L’aliquota ordinaria, attualmente è al 22 per cento, dall’inizio dell’anno prossimo si alzerebbe di 2 punti, dal 1° gennaio 2017 di un altro punto e dall’1 gennaio 2018 di un altro mezzo punto. Pertanto, dal 2018 l’aliquota ordinaria si attesterebbe al 25,5 per cento.

 

 

“Il meccanismo – conclude Bortolussi – che giustifica l’impiego delle clausole di salvaguardia è a dir poco diabolico. Se il Governo non sarà grado di chiudere gli enti inutili, di risparmiare sugli acquisti, di tagliare gli sprechi e gli sperperi che si annidano nella nostra Pubblica amministrazione, a pagare il conto ci penseranno i contribuenti italiani che già oggi subiscono un carico fiscale tra i più elevati d’Europa.”

In passato, purtroppo, abbiamo già subìto gli effetti della mancata “sterilizzazione” delle clausole di salvaguardia. Nell’ottobre del 2013, infatti, l’aliquota ordinaria dell’Iva è salita dal 21 al 22 per cento, con un aumento del carico fiscale per gli italiani di 4 miliardi di euro.      

Le principali clausole di salvaguardia nel periodo 2016-2018

(importi in milioni di euro)

 

2016

2017

2018

Aumento aliquote IVA e accise carburanti in caso di mancati risparmi di spesa(1)
(commi 718 e 719 Legge 190/2014)

12.814

19.221

21.965

  di cui tramite aumento aliquote IVA

12.814

19.221

21.265

  di cui tramite aumento accise carburanti

0

0

700

Aumento aliquote di imposte e riduzione detrazioni/agevolazioni in caso di mancati risparmi di spesa(1)
(commi 430 Legge 147/2013)

3.272

6.272

6.272

 

16.086

25.493

28.237

Elaborazione Ufficio Studi CGIA

(1)gli inasprimenti di tassazione possono essere evitati integralmente o in parte con provvedimenti normativi che assicurano gli stessi effetti positivi sui saldi di finanza pubblica, attraverso il conseguimento di maggiori entrate odi risparmi di spesa, mediante interventi di razionalizzazione e di revisione della spesa pubblica.

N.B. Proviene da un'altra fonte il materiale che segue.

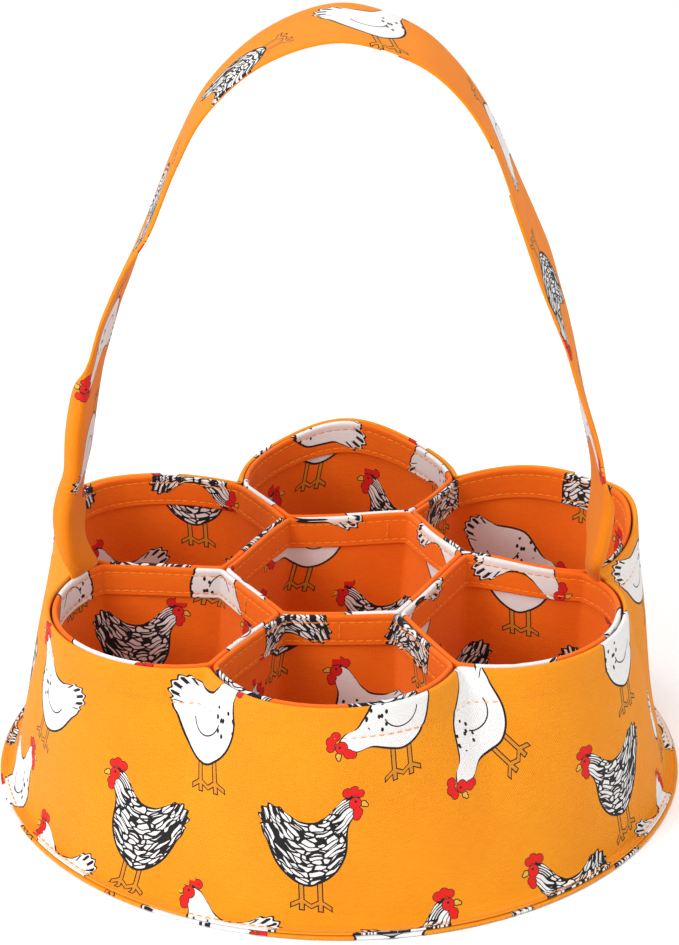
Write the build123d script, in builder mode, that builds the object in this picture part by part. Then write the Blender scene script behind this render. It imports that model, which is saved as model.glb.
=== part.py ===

Nota: nella tabella non è riportata la clausola di salvaguardia, stabilita dalla Legge di Stabilità 2015, che prevede un aumento delle accise sui carburanti (già a partire dal 2015) nel caso di mancata autorizzazione dell’Unione Europea ai nuovi regimi di fatturazione (split payment ed estensione del reverse charge alla grande distribuzione). Il gettito da reperire ammonta complessivamente a 1,7 miliardi di euro ( 988 milioni di euro in caso di mancato nulla osta per lo split payment e 728 milioni di euro in caso di mancato nulla osta per l’estensione del reverse charge alla grande distribuzione).